Oscillant entre le rire et les larmes, le spectateur/lecteur de Shakespeare est mené vers un apogée tragique implacable, d’autant plus puissant qu’il semblait, jusque très tard, vouloir être empêché : croyant Juliette morte, Roméo boit le poison ; voyant Roméo expiré, Juliette se poignarde. Ce qui avait commencé dans la joie finit dans le sang.
Étoiles contraires
Roméo et Juliette sont devenus les archétypes des amants maudits, condamnés non pas pour leurs propres fautes – ils sont encore jeunes et innocents – mais pour celles de leurs parents. Ils expient un péché qui n’est pas le leur, mais ils l’expient dans l’amour absolu et illimité.
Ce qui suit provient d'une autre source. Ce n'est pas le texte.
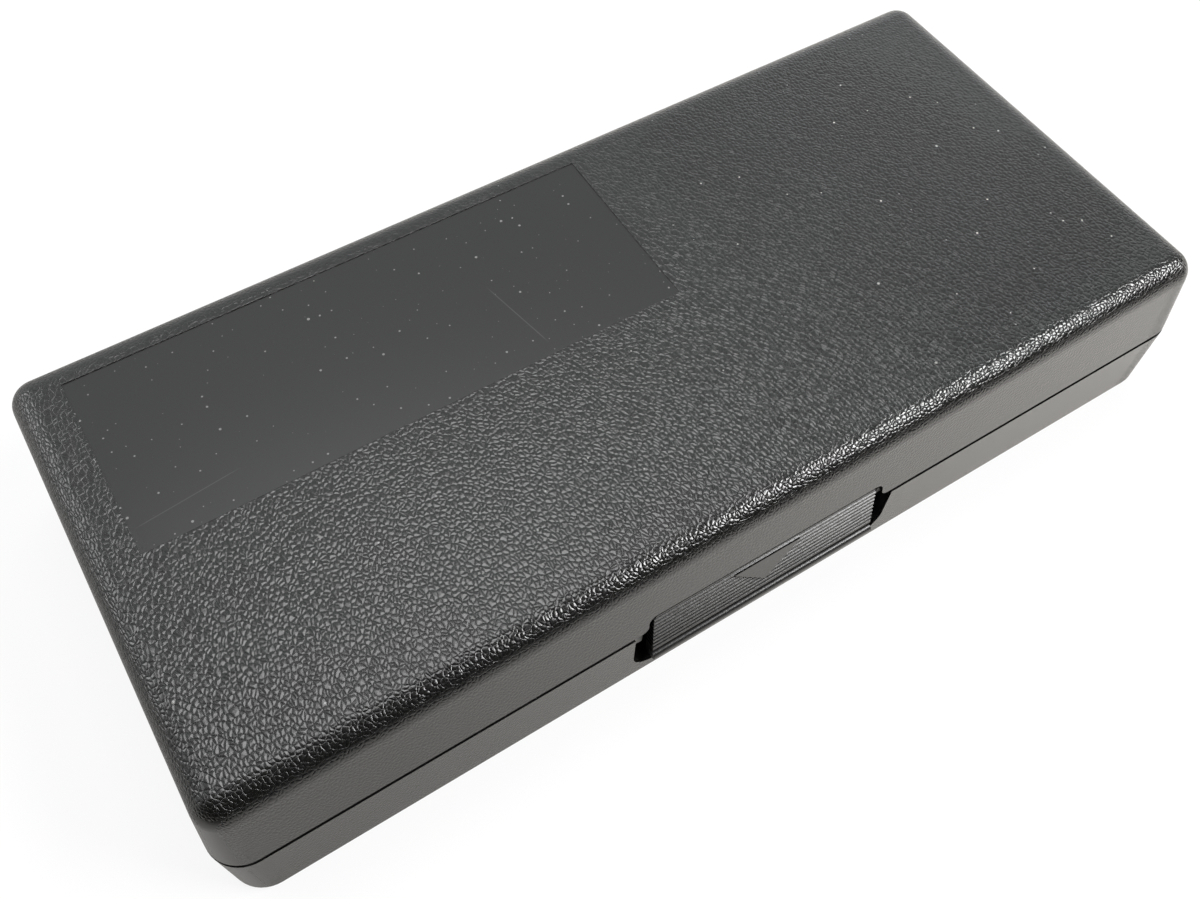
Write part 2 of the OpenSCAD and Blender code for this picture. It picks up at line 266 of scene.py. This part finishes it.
def scratchMask(tree, x, y, start, end, width, strength):
    # A straight thin line from start to end that fades out across its width and at both ends.
    length = math.dist(start, end)
    way = [(end[i] - start[i]) / length for i in range(2)]
    fromX = maths(tree, "SUBTRACT", x, start[0])
    fromY = maths(tree, "SUBTRACT", y, start[1])
    along = maths(tree, "ADD", product(tree, fromX, way[0]), product(tree, fromY, way[1]))
    away = maths(tree, "SUBTRACT", product(tree, fromX, way[1]), product(tree, fromY, way[0]))
    line = ramp(tree, maths(tree, "ABSOLUTE", away), 0.0, width, strength, 0.0)
    return product(tree, line, within(tree, along, 0.0, length, length * scratches["fade"]))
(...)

Reliés aux mouvements des étoiles le long de la voûte céleste – ils se qualifient eux-mêmes de « star-cross’d » (étoiles entremêlées) – les amants suivent une voie toute tracée. Ils marchent main dans la main en direction d’un destin prédéterminé par les astres. Avant d’être rendu intemporel par la mort, leur amour est symbole de vie.
D’où l’idée extraordinaire, dans l’adaptation cinéma de 1996 Baz Luhrmann, Roméo + Juliette, d’actualiser et de déplacer la scène du balcon au bord d’une piscine, et de plonger les amants dans le bain vivifiant de ce liquide qui représente, partout et toujours, l’écoulement bienfaisant de la vie.
Les amants de Vérone sont devenus les amants du monde entier. Il y aura toujours un Roméo qui, sous un balcon, attendra sa Juliette ; et toujours une Juliette qui, en scrutant les étoiles, déclarera sa flamme à un Roméo, tandis que les hommes, en arrière-plan, se feront la guerre.